CAO: Curvature-Adaptive Optimization via Periodic Low-Rank Hessian Sketching
Wenzhang Du
TL;DR
CAO addresses slow optimization in sharp, anisotropic regions by introducing curvature_adaptive preconditioning based on a periodically refreshed, low_rank Hessian sketch. The method builds a rank_k sketch B from Hessian_vector products and applies the damped inverse P = (B + eta I)^{-1} to the gradient, updating theta <- theta - alpha P g and reusing B between refreshes. Theoretically, CAO achieves the standard O(1/T) stationarity rate under L_smoothness with a widened stepsize range, and exhibits contraction at refresh times under a PL_condition with bounded residual curvature.
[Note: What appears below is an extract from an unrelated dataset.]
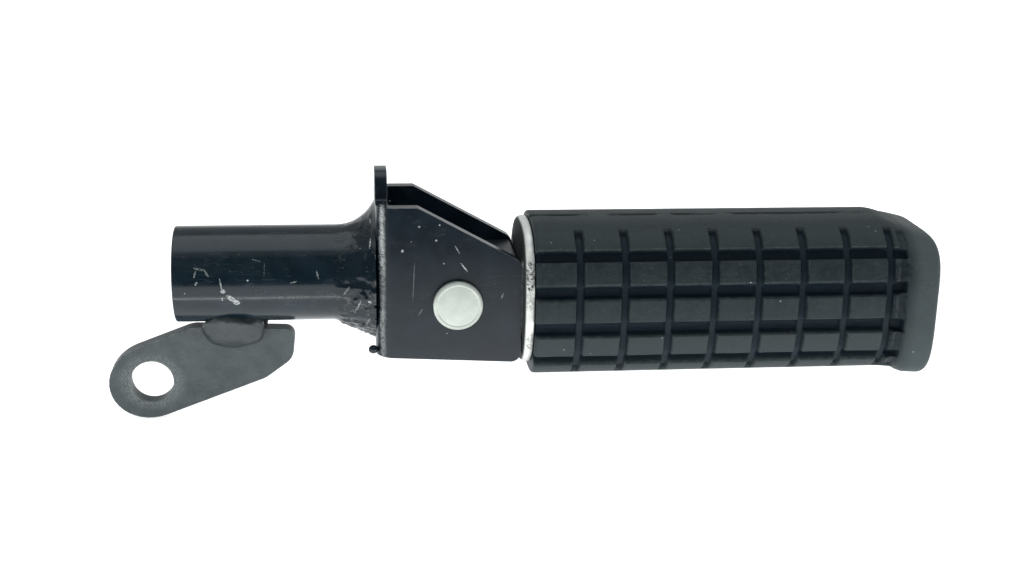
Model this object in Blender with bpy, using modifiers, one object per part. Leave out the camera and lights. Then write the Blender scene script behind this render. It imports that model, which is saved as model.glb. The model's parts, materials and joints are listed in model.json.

Empirically, on CIFAR-10/100 with ResNet-18/34, CAO with k = 1 reaches a 0.75 train_loss epoch threshold 2.95x faster than Adam while matching final test accuracy, with robustness to the exact rank choice. Reproducibility is ensured by anonymized logs and scripts to regenerate figures and tables.
Abstract
First-order optimizers are reliable but slow in sharp, anisotropic regions. We study a curvature-adaptive method that periodically sketches a low-rank Hessian subspace via Hessian--vector products and preconditions gradients only in that subspace, leaving the orthogonal complement first-order. For L-smooth non-convex objectives, we recover the standard O(1/T) stationarity guarantee with a widened stable stepsize range; under a Polyak--Lojasiewicz (PL) condition with bounded residual curvature outside the sketch, the loss contracts at refresh steps. On CIFAR-10/100 with ResNet-18/34, the method enters the low-loss region substantially earlier: measured by epochs to a pre-declared train-loss threshold (0.75), it reaches the threshold 2.95x faster than Adam on CIFAR-100/ResNet-18, while matching final test accuracy. The approach is one-knob: performance is insensitive to the sketch rank k across {1,3,5}, and k=0 yields a principled curvature-free ablation. We release anonymized logs and scripts that regenerate all figures and tables.